On May 15, Trump banned telecommunications giant Huawei from doing business in the U.S. as the trade war with China ramped up and the U.S. attempted to extradite Huawei’s CFO from Canada on fraud charges. The Trump administration cited national security concerns, based on the premise that the Chinese government could use Huawei as a way to spy on the U.S. The concerns were driven in part by the race to expand 5G wireless network infrastructure, a sub-sector where Huawei is an industry leader.

U.S. chip makers, which did an estimated $11 billion worth of business with Huawei last year, including Qualcomm and Intel, reacted by deploying lobbyists to federal agencies and Capitol Hill in an attempt to receive exceptions to the President’s order.
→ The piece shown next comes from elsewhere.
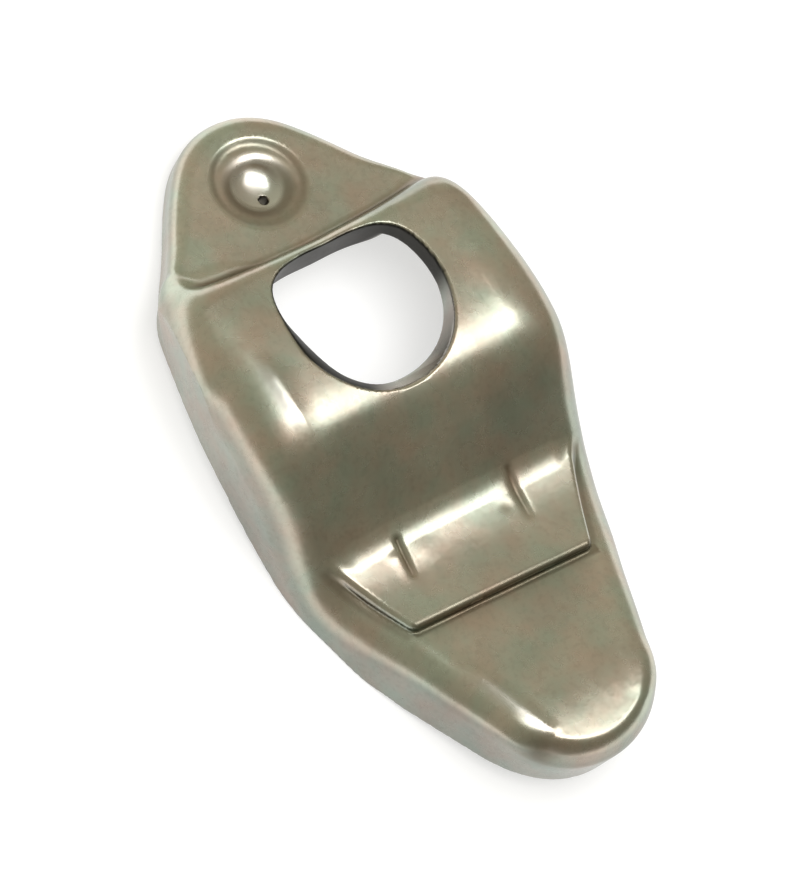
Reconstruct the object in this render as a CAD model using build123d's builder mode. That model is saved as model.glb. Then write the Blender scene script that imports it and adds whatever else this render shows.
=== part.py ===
from build123d import *
import math
import os

# Stamped sheet-steel rocker arm, one piece.
# Frame: millimetres, +Z up. The arm lies on its open rim, so the closed
# underside (cup, fulcrum bulge, valve pad) looks up. +X points to the nose
# (valve end), the plane Y = 0 is the plane of symmetry and Z = 0 is the plane
# that the rim rests on. X = 0 is the middle of the fulcrum opening.

# ---------------------------------------------------------------- dimensions
sheet = 2.8              # thickness of the sheet
bulge_z = 14.5           # underside at the middle of the opening, over the rest plane
wall_ref = 11.0          # height at which bend_half is measured
loft_lo, loft_hi = -2.0, 19.0

# half outline (y > 0) of the body at wall_ref and at the rest plane. Behind
# the step the lines only run on straight, and the step cuts them off.
bend_half = [(-26, 16.6), (-18, 17.7), (-12, 18.7), (-6, 19.6), (0, 20.3), (6, 20.5),
             (12, 20.3), (18, 19.6), (24, 18.3), (28, 16.6), (32, 15.0), (36, 13.6),
             (40, 12.5), (44, 11.2), (48, 9.7), (51, 7.7), (53.2, 4.8), (54.3, 0)]
rim_half = [(-26, 14.7), (-18, 16.1), (-12, 17.3), (-6, 18.5), (0, 19.5), (6, 19.9),
            (12, 19.9), (18, 19.6), (24, 18.9), (28, 17.8), (32, 16.6), (36, 15.0),
            (40, 13.2), (44, 11.3), (48, 9.1), (50.6, 7.0), (52.6, 4.4), (53.6, 0)]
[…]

The result was a more targeted approach by the administration to restrict Huawei’s supply chain, specifically targeting its 5G sub-sector rather than its consumer cell phone manufacturing. 

Qualcomm spent $2.4 million in lobbying so far in 2019 and $8.1 million throughout 2018. Intel spent $1.4 million and $4 million respectively. Both lobbied Congress heavily as well as the Treasury Department, the Commerce Department, the White House and the U.S. trade representative. Google parent company Alphabet, also in Huawei’s supply chain, spent a massive $21.5 million on lobbying in 2018 and $3.6 million so far this year.

Huawei itself also is directly involved in trying to sway U.S. opinion. In March, the company publicly disclosed under the Foreign Agents Registration Act that it hired two public relations firms, Racepoint Global and Burson Cohn and Wolfe, to spearhead an influence campaign. Huawei is still paying Racepoint $55,000 per month and gave Burson Cohn and Wolfe a $160,000 budget.  

After President Trump and Chinese President Xi Jin Ping declared a trade truce last week, U.S. companies will now be able to sell high-tech equipment to Huawei. The ban on goods would be limited to those related to national security. This would likely include network hardware specifically related to 5G, which was one of the main targets of the administration’s hardware ban in the first place.Members of Congress from both sides of the aisle weren’t thrilled about Trump’s concessions to reignite the trade talks. Even close allies like Sen. Lindsey Graham (R-S.C.) claimed it would take significant efforts to reimplement the restrictions on Huawei should the administration want to again ratchet up pressure on China.